The previously mentioned studies focused on larger histological structures, such as glomeruli or tubuli, however, several studies performed cell segmentation as well. Data derived from mononuclear leukocytes and - in addition - larger histological structures were used to predict long- and short-term graft survival in kidney transplants [10]. Mononuclear leukocytes are of high importance in allograft pathology and the prediction model achieved a good performance. Pairs of CD3- and PAS-stained slides were combined using non-linear image registration to allow structure level quantification of CD3-positive cells in kidney transplant pathology, e. g., the CD3-positive cell count per tubule [11]. This important advance allows a much more granular quantification of some Banff-lesions, e. g., tubulitis, than would be feasible using manual scoring. Having to register two whole slide images however slightly reduces large-scale applicability, especially if tissue artefacts are present. This could be circumvented by making structure segmentation models applicable to immunohistochemistry using e. g., generative deep learning models [12].
A score based on segmentation of and feature extraction from glomeruli and podocytes in immunofluorescence images was useful for patient classification and risk stratification in ANCA-vasculitis [13]. Tools to perform similar podocyte identification and quantification both in rodent and human kidney histology were published and made available, enabling use in translational research [14, 15].
These studies show that deep learning-based segmentation and quantification is useful for nephropathology diagnostics and research, and can potentially provide valuable information to clinicians.
Summary & outlook
Significant progress has been made in computational nephropathology, enabling high throughput quantification of histological structures. This may lead to development of new and more granular histological scores used e. g., for risk prediction in the future. A particular advantage of these systems in comparison to end-to-end models is that the extracted data is much better comprehensible, which could strengthen acceptance among pathologists.

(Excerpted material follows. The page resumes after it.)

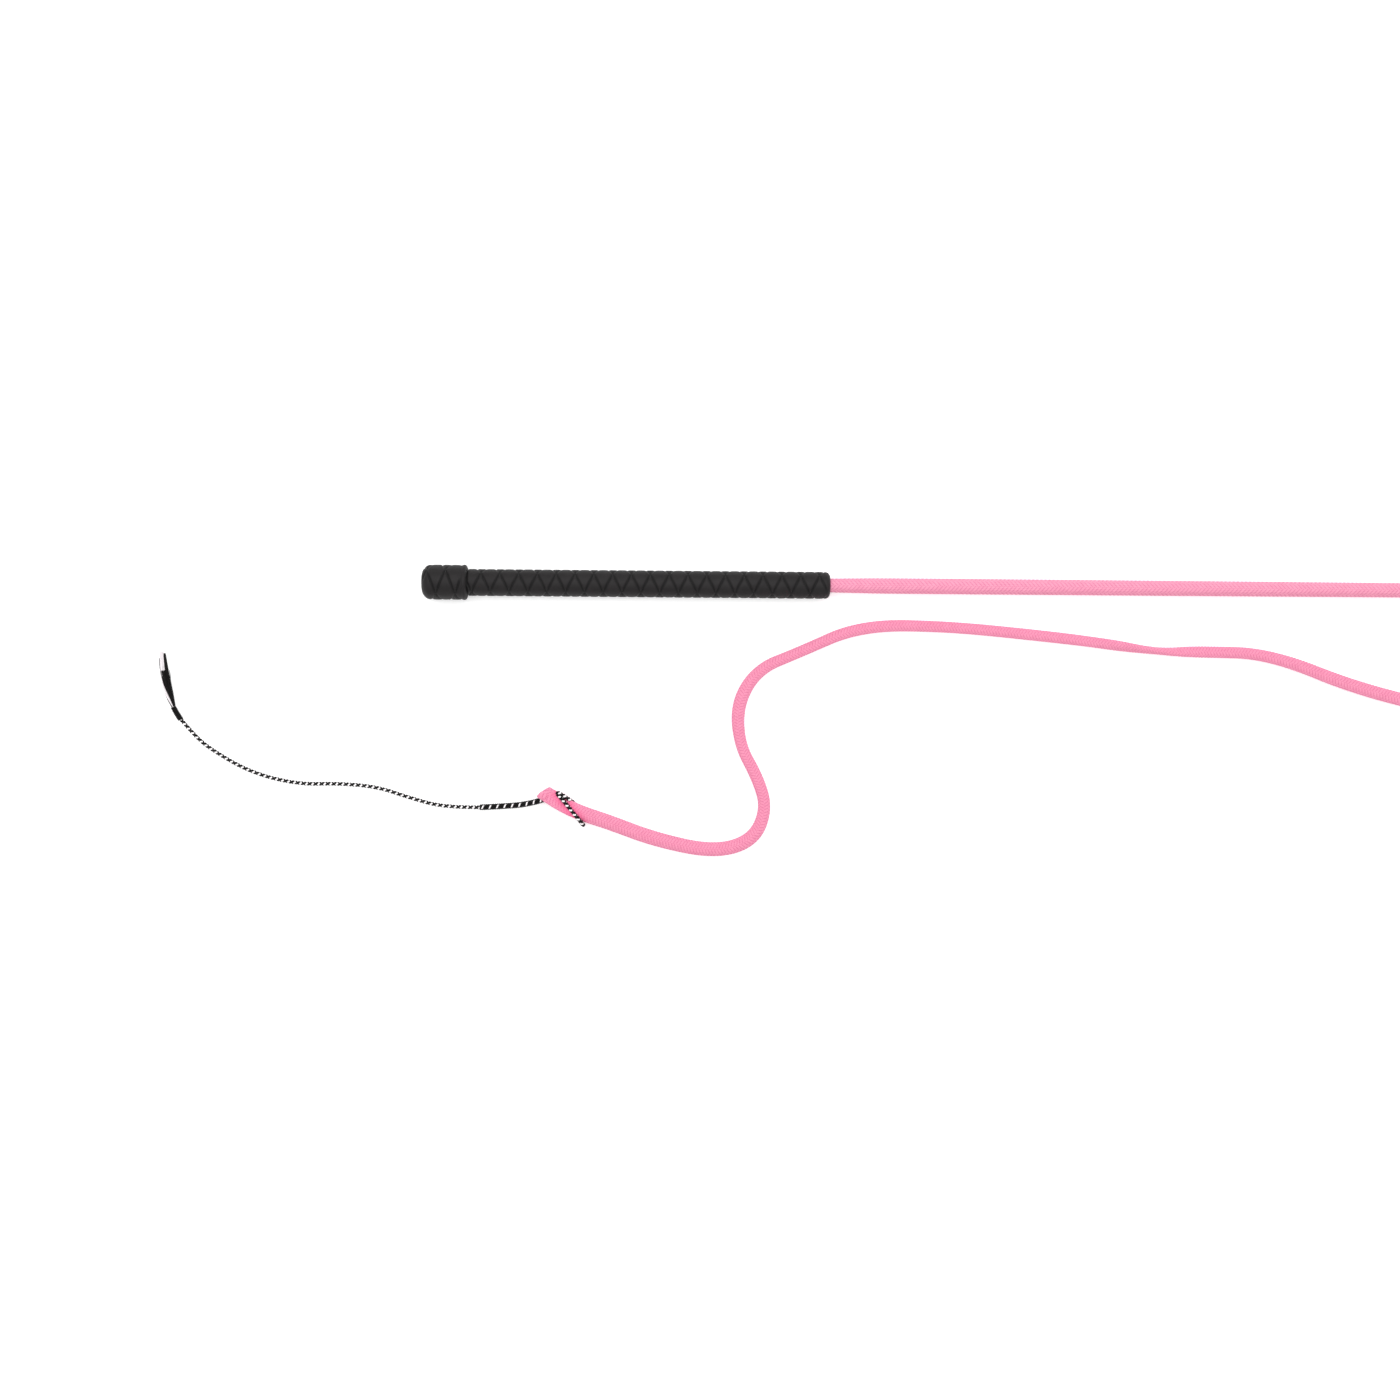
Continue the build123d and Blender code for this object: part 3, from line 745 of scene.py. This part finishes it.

The increasing demand for precision in pathology will pose challenges for pathologists, especially considering the increasing workload distributed among an ageing pathologist workforce [16]. It can be expected that automated quantification is more reproducible and faster than manual quantification by a pathologist. Assisting tools such as the systems described in this article thus might be part of the solution for this problem.
Ultimately, prospective studies must evaluate the clinical usefulness of such systems. The first necessary step enabling such trials is digitisation of pathology laboratories. Fully digital pathology centres should cooperate to perform multicentric prospective validation studies of computational pathology tools in the future.